Mexico has a “better than ever” chance of passing a bill this year to break a seven-decade state monopoly on oil drilling, said the spokesman for an opposition party needed to gain the reform’s approval.
Talks are advancing in congress to pass electoral changes that the opposition National Action Party, or PAN, says are essential for it to back the energy overhaul, PAN spokesman Juan Molinar Horcasitas said in a phone interview. There’s a “good chance” the PAN and ruling Institutional Revolutionary Party will reach common ground on specifics of the oil bill, Molinar said.
President Enrique Pena Nieto is betting on an energy overhaul to attract companies such as Exxon Mobil Corp. (XOM) to Mexico, saying new investments will lift economic growth 1 percentage point by 2018. Latin America’s second-largest economy is growing below the regional average, with economic expansion forecast to slow this year to one-third the pace of 2012. The energy bill, along with the electoral legislation, known as political reform, is being debated before the Senate.
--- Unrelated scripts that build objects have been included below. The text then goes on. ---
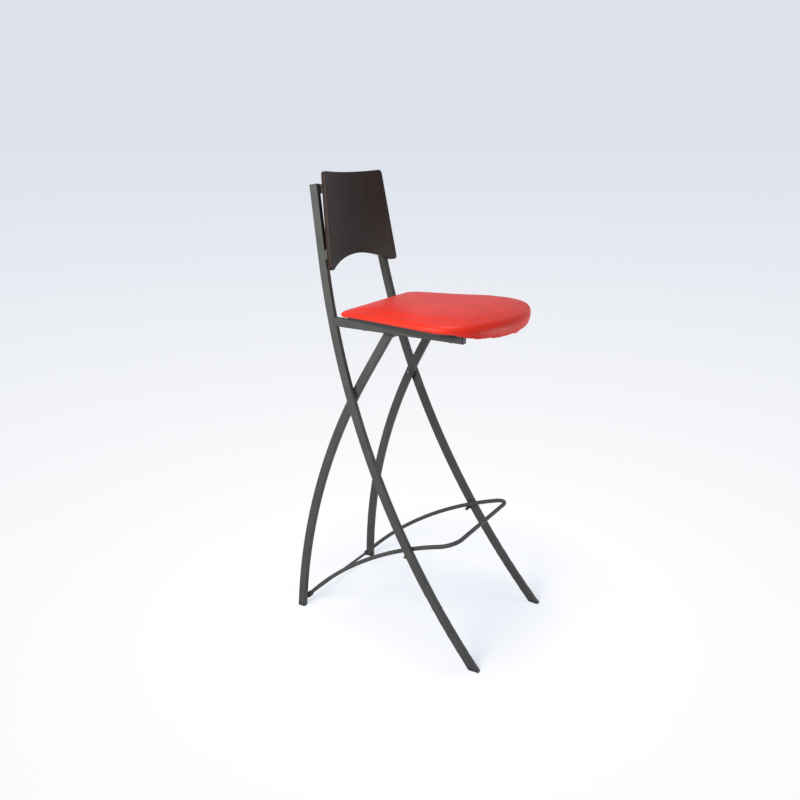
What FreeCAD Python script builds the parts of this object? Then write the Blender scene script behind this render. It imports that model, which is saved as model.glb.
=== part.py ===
import FreeCAD, Part
import math
import os

from FreeCAD import Vector

os.makedirs("parts", exist_ok=True)

# Folding bar stool. Millimetres, +Z up, front of the seat toward -Y, floor at Z 0.
# Side-view positions are given as (s, z): s runs forward from the bend of the uprights.

# frame tube, used for uprights, rear legs and seat rails
TUBE_DEPTH = 20.0
TUBE_WIDTH = 14.0
TUBE_WALL = 1.5
TUBE_CORNER = 2.5
ARC_SPANS = 4

# side view
S_ORIGIN_Y = 186.65
RAIL_TOP_Z = 764.0
HINGE_UNDER_TOP = 7.2
TOP_TUBE_UNDER_TOP = 29.6
UPRIGHT_TOP = (-27.0, 1053.2)
UPRIGHT_BEND = (0.0, 900.7)
UPRIGHT_FOOT = (436.5, 0.0)
REAR_TOP = (171.4, RAIL_TOP_Z - TOP_TUBE_UNDER_TOP)
REAR_BEND = (118.9, 643.4)
REAR_FOOT = (-66.6, 0.0)
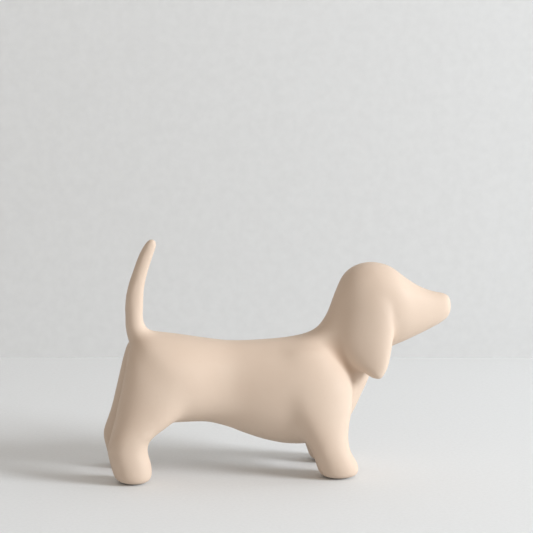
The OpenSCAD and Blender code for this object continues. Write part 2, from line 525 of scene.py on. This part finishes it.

“Congress is doing a good job and we’ll soon have a draft ready for a vote” of the political reform, Molinar said. “If the political reform passes, the energy reform passes. If not, bye bye energy.”
Allowing companies to explore and drill in Mexico requires a constitutional amendment that could only pass with a two-thirds majority in both the lower house and Senate.
The PAN, along with the Institutional Revolutionary Party and its allies, have enough votes to approve a charter change. The third-largest party, the Democratic Revolution Party, has said it’s against the energy reform.
The comments from the PAN helped strengthen Mexico’s peso today, according to Marco Oviedo, chief Mexico economist for Barclays Plc, who said they boosted chances the reform will pass.
The peso rose 1.2 percent today to 12.8414 per dollar, strengthening further after Molinar’s comments.
“The PAN is the pivotal party for the energy reform to be approved,” Oviedo said in an e-mailed response to questions. “This helps keep peso assets as the preferred choice.”
Pena Nieto presented his oil plan Aug. 12 that offers profit-sharing contracts to private companies in efforts to stem eight years of declining oil output. The PAN presented a bill that goes further by offering companies concessions to drill in Mexico.
The economy will grow 1.2 percent this year after expanding 3.9 percent last year, according to a survey of analysts published today by Citigroup Inc.’s Banamex unit.
The PAN will seek to ensure the oil overhaul is closer to its own proposal than to Pena Nieto’s, which isn’t sufficient, Molinar said. It will also require clauses in the amendment that indicate what secondary energy bills would include, as had been done in a previous reform to overhaul the telecommunications sector, Molinar said.
The PAN’s political reform aims to increase transparency in Mexico’s voting process by allowing re-election of mayors and legislators and run-off races, among other measures.